Final dataset saved at: c:\Users\ASUS\OneDrive\Desktop\SurgeSense\data\processed\merged_data.csv
Columns: ['pickup_datetime', 'pickup_longitude', 'pickup_latitude', 'dropoff_longitude', 'dropoff_latitude', 'passenger_count', 'hour', 'day', 'date', 'zone', 'weather', 'temperature', 'traffic', 'surge_label']
Total records: 1458644


In [6]:
import sys
import pandas as pd
from pathlib import Path

if 'ipykernel' in sys.modules:
    current_path = Path.cwd()
    if current_path.name == 'notebooks':
        ROOT_DIR = current_path.parent
    else:
        ROOT_DIR = current_path
else:
    ROOT_DIR = Path(__file__).resolve().parent

file_path = ROOT_DIR / "data" / "processed" / "merged_data.csv"
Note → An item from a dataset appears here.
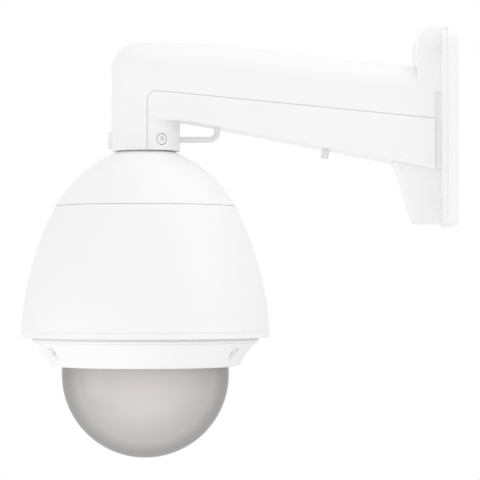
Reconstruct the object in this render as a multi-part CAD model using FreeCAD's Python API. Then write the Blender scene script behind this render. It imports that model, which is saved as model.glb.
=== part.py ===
import FreeCAD, Part
import math
import os

# Pendant dome camera on a cast wall arm, in millimetres.
# The origin is the centre of the wall plate's back face. +Z is up, +X points into the wall,
# and the head hangs at the arm's far end, on the -X side.

# Wall plate, with the column over the arm and the gusset under it
PLATE_WIDTH = 97.0
PLATE_HEIGHT = 178.5
PLATE_RIM = 9.3
PLATE_PAD = 5.2
PLATE_STEP = 2.0
PLATE_CORNER = 17.0
PLATE_FOOT_CORNER = 6.0
PLATE_BACK_ROUND = 9.0
COLUMN_DEPTH = 35.8
COLUMN_CORNER = 13.0
GUSSET_DEPTH = 51.3
GUSSET_FOOT = 37.0
GUSSET_FOOT_RISE = 2.2
GUSSET_ROOT = 14.5
GUSSET_KNEE_DROP = 10.0
GUSSET_KNEE = 12.0
GUSSET_CORNER = 5.0
BOLT_HOLE_R = 4.25
BOLT_SPACING_Y = 77.0
BOLT_SPACING_Z = 140.0
BOLT_SINK_R = 6.8
BOLT_SINK_DEPTH = 1.5

# Arm: a hollow beam that ends in a round elbow over the head
ARM_REACH = 281.3
ARM_WIDTH = 62.0
ARM_WALL = 4.5
ARM_TOP = 77.6
ARM_BOTTOM = 5.8
ARM_TOP_ROUND = 24.0
ARM_BOTTOM_ROUND = 4.0
INNER_ROUND = 1.0
HOLLOW_RISE = 10.0
ARM_END_GAP = 5.1
SHOULDER_INSET = 1.6
TOP_BEND = 48.0
TOP_FALL = 6.4
TOP_BEND_R = 250.0
UNDER_BEND = 38.6
UNDER_FALL = 11.15
UNDER_BEND_R = 60.0
ELBOW_DROP = 26.8
ELBOW_EDGE = 0.8

# Lower cover, parted from the arm along a sloping line that turns down beside the head's axis
PARTING_DROP = 44.3
PARTING_FALL = 5.67
PARTING_SIDE = 2.3
PARTING_CORNER = 9.0
PARTING_GROOVE = 0.6
PARTING_DEPTH = 1.0
COVER_PROUD = 0.4
COVER_GAP = 0.3
COVER_POST_R = 5.5
COVER_SCREW_REACH = 164.4
COVER_SCREW_R = 2.5
COVER_HEAD_R = 3.4
COVER_HEAD = 8.0
COVER_SCREW_GRIP = 18.0

# Loop for a safety line, and the screws that lock the neck
LOOP_ROD_R = 2.7
LOOP_REACH = 65.2
LOOP_DROP = 16.2
LOOP_BEND_R = 7.0
LOOP_SEAT = 3.0
LOCK_RISE = 9.7
LOCK_SCREW_R = 3.0
LOCK_HEAD_R = 4.6
LOCK_HEAD = 3.0
LOCK_SINK_R = 5.3
LOCK_BOSS_R = 7.8
LOCK_BOSS_PROUD = 3.4
LOCK_FIRST = 180.0
LOCK_COUNT = 3
HOLE_GAP = 0.1

# Neck: a threaded pipe stub with a collar under the cap and a flange on the can
NECK_R = 23.9
NECK_BORE_R = 19.5
NECK_GAP = 0.3
NECK_TOP_GAP = 1.5
NECK_COLLAR_LIP = 1.4
NECK_COLLAR_R = 30.0
NECK_COLLAR_SLOPE = 3.2
NECK_COLLAR = 5.0
NECK_FLANGE_EDGE = 5.0
NECK_FLANGE = 4.0
NECK_FILLET = 2.0
NECK_LENGTH = 33.0
NECK_SCREW_PITCH = 33.0
NECK_SCREW_R = 2.0
NECK_SCREW_HEAD_R = 3.6
NECK_SCREW_HEAD = 3.0
NECK_SCREW_COUNT = 4

# Bell outline of cap and sun shield: a flank arc and a shoulder arc that meet in line
CAP_GAP = 0.5
CAP_LIP_R = 26.0
CAP_DROP = 49.5
SHELL = 2.6
SHIELD_OVERHANG = 7.5
FLANK_R = 285.0
FLANK_DRAFT = 2.1
SHOULDER_R = 113.0
SHOULDER_TURN = 25.6
SEAM_GAP = 0.3
SPIGOT = 2.2
SPIGOT_GAP = 0.3
SPIGOT_RISE = 4.0
SPIGOT_ROOT = 5.0
HANGER_R = 60.0
HANGER = 2.5
HANGER_SCREW_INSET = 6.0
LIP_HEIGHT = 5.5
LIP_GROOVE = 1.0
LIP_GROOVE_DEPTH = 0.5
SHIELD_SCREW_R = 2.0
SHIELD_SCREW_HEAD_R = 3.4
SHIELD_SCREW_HEAD = 2.2
SHIELD_SCREW_COUNT = 4

# Inner can that carries everything in the head
CAN_WALL = 3.0
CAN_SCREW_INSET = 3.0
CAN_SHOULDER_GAP = 2.4
CAN_TOP_EDGE = 6.0
CAN_TOP_SLOPE = 8.0
CAN_WAIST = 4.0
CAN_WAIST_DROP = 32.5
CAN_FULL_DROP = 52.5
CAN_FLANGE_EDGE = 7.0
CAN_FLANGE = 4.0
CAN_BELOW_SHIELD = 3.0

# Trim ring, bubble and what clamps them
RING_HEIGHT = 22.5
RING_BULGE_INSET = 10.4
RING_BULGE_DROP = 11.0
RING_FOOT = 10.0
RING_RIM = 1.6
RING_RIM_GAP = 1.4
RING_RIM_RISE = 6.0
RING_FLARE_RISE = 2.4
GASKET = 2.0
GASKET_GAP = 0.1
GASKET_WIDTH = 9.3
LIP_DROP = 1.0
LIP_WALL = 3.6
BUBBLE_R = 76.0
BUBBLE_WALL = 3.0
BUBBLE_GAP = 0.5
BUBBLE_FLANGE = 2.5
BUBBLE_FLANGE_WIDTH = 7.5
BUBBLE_SEAT_RISE = 9.5
BUBBLE_SEAL = 1.0
SPHERE_DROP = 7.9
CLAMP = 2.5
CLAMP_INSET = 1.0
CLAMP_WIDTH = 13.5
CLAMP_POCKET = 1.0
CLAMP_SCREW_R = 1.4
CLAMP_SCREW_HEAD_R = 2.4
CLAMP_SCREW_HEAD = 1.8
CLAMP_SCREW_LENGTH = 7.0
CLAMP_SCREW_COUNT = 6
CAPTIVE_INSET = 4.5
CAPTIVE_R = 2.9
CAPTIVE_HEAD_R = 4.2
CAPTIVE_HEAD = 4.0
CAPTIVE_POCKET_R = 5.0
CAPTIVE_WEB = 5.5
CAPTIVE_TIP = 6.0
CAPTIVE_FIRST = 90.0
CAPTIVE_COUNT = 3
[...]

print(f"Looking for file at: {file_path}")

if file_path.exists():
    print("Reading big file... (this might take 10 seconds)")
    df = pd.read_csv(file_path)

    if len(df) > 5000:
        print(f"Original size: {len(df)} rows. Shrinking to 5,000...")
        df_small = df.sample(n=5000, random_state=42)
        df_small.to_csv(file_path, index=False)
        print("Success! File overwritten with small version.")
    else:
        print("File is already small enough. No changes made.")
else:
    print("Error: Could not find 'merged_data.csv'. Check your folder structure.")

Looking for file at: c:\Users\ASUS\OneDrive\Desktop\SurgeSense\data\processed\merged_data.csv
Reading big file... (this might take 10 seconds)
Original size: 1458644 rows. Shrinking to 5,000...
Success! File overwritten with small version.